• DATA LISTING:

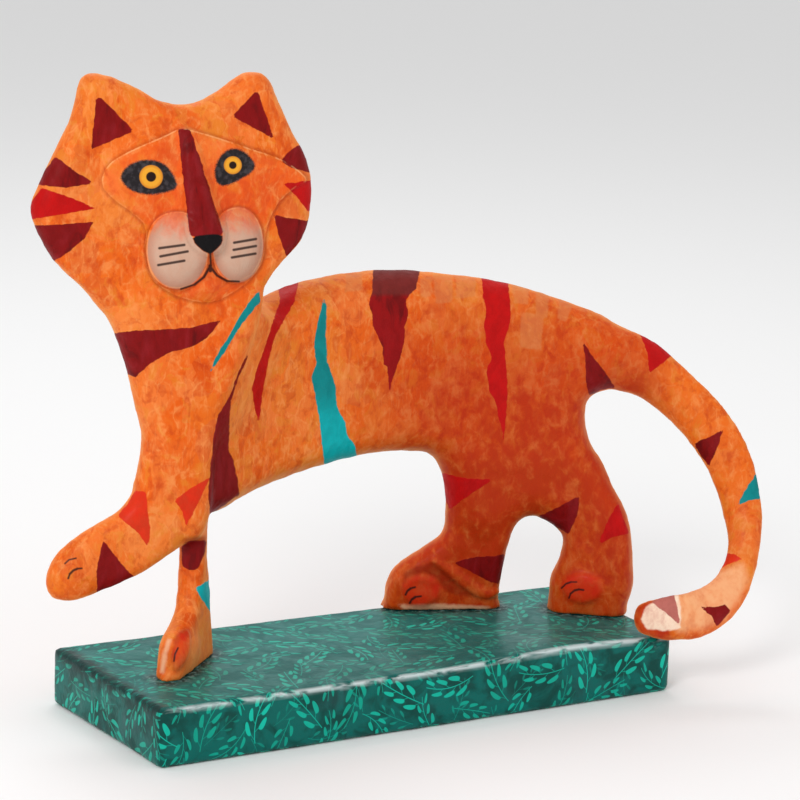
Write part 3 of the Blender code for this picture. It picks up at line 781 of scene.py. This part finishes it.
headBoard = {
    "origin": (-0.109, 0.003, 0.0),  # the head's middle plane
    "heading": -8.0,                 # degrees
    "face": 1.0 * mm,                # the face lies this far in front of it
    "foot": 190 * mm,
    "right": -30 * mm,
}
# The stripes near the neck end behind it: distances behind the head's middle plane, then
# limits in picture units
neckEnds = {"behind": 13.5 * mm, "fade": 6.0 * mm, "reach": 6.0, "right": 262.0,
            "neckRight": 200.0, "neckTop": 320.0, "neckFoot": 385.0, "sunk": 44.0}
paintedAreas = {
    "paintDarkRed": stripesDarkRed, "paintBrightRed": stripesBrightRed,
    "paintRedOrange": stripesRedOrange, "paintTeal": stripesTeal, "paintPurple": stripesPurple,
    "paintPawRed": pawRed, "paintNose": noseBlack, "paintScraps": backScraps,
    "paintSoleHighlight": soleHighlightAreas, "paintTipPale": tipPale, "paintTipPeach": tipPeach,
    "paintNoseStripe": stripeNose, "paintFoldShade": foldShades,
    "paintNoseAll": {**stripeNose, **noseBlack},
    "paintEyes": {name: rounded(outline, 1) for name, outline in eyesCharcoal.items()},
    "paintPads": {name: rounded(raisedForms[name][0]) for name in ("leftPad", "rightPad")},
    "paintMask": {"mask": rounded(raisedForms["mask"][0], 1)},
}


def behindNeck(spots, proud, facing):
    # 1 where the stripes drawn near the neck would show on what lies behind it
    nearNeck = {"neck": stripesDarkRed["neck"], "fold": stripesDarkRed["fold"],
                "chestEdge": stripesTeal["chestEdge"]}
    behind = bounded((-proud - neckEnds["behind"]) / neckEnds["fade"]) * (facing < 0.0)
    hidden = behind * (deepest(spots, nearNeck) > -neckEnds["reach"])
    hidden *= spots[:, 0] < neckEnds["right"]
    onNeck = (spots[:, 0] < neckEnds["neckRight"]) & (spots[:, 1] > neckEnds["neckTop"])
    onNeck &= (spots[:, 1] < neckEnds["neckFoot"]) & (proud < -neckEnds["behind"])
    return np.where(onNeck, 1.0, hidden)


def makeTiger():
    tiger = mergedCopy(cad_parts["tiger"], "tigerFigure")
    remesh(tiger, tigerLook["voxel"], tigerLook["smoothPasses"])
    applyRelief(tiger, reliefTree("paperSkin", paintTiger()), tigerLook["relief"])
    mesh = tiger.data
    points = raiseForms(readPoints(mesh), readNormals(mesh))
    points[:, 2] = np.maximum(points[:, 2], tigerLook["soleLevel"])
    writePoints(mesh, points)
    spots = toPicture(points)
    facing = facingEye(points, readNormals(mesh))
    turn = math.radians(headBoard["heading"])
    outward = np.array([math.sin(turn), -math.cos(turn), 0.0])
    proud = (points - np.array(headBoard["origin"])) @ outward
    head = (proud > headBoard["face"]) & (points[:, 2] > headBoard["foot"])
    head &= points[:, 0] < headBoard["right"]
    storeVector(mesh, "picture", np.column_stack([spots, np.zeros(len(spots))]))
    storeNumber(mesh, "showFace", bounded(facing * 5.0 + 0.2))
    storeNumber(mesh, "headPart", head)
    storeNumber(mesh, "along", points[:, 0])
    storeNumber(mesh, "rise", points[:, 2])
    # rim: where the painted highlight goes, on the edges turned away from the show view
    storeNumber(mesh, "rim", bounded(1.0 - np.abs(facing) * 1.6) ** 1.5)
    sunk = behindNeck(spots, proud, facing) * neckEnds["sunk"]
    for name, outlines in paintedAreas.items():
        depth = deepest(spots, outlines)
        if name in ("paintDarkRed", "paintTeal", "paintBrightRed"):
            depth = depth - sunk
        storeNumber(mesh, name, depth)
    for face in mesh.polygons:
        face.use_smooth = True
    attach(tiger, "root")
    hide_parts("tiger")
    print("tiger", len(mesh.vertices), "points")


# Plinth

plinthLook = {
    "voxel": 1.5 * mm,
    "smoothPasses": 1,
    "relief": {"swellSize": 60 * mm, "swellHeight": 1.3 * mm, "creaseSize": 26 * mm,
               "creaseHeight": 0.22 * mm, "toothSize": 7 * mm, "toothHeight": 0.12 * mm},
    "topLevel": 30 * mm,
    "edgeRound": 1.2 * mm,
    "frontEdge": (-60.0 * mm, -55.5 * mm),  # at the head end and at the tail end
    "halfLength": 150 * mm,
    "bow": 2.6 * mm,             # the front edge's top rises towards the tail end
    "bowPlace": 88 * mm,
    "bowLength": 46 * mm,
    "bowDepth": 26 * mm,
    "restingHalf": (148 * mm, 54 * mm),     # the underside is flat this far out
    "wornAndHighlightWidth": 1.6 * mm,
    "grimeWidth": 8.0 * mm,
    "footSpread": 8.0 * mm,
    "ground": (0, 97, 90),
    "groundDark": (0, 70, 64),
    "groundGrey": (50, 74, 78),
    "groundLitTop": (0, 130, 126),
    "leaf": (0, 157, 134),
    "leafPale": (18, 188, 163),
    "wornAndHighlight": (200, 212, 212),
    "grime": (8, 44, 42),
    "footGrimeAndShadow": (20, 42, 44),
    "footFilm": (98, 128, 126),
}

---

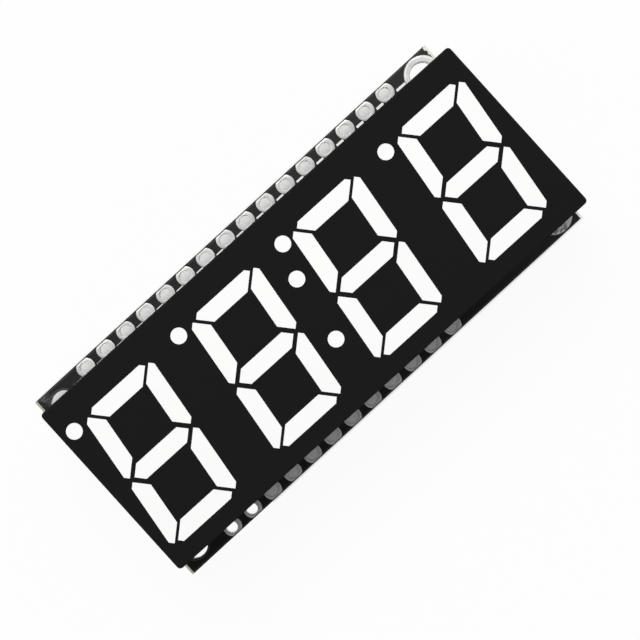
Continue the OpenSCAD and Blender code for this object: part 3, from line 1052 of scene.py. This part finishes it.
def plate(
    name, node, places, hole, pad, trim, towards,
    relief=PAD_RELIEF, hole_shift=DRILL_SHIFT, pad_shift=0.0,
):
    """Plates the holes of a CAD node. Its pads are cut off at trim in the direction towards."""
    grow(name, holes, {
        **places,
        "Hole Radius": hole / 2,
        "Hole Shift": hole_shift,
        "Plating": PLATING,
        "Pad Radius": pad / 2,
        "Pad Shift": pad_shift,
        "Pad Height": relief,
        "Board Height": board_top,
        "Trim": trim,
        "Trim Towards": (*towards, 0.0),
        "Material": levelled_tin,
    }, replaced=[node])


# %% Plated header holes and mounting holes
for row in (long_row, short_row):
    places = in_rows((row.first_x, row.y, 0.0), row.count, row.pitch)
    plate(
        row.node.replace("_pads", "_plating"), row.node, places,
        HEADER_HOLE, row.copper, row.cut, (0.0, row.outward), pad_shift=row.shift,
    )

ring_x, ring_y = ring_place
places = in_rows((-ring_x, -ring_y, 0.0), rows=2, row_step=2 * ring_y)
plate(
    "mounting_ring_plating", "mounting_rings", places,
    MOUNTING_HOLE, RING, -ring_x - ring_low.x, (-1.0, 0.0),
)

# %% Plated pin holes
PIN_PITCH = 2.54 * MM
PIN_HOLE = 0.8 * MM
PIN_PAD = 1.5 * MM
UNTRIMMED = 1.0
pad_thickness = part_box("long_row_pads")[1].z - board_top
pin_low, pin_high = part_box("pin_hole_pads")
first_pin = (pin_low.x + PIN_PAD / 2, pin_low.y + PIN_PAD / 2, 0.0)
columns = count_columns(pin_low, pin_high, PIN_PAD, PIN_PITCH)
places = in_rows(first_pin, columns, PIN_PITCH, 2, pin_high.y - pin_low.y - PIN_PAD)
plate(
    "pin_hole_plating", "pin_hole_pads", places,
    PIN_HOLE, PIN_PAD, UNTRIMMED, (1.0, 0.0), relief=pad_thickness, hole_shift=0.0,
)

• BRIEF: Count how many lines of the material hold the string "finishes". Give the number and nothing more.

• WRITTEN RESPONSE: 2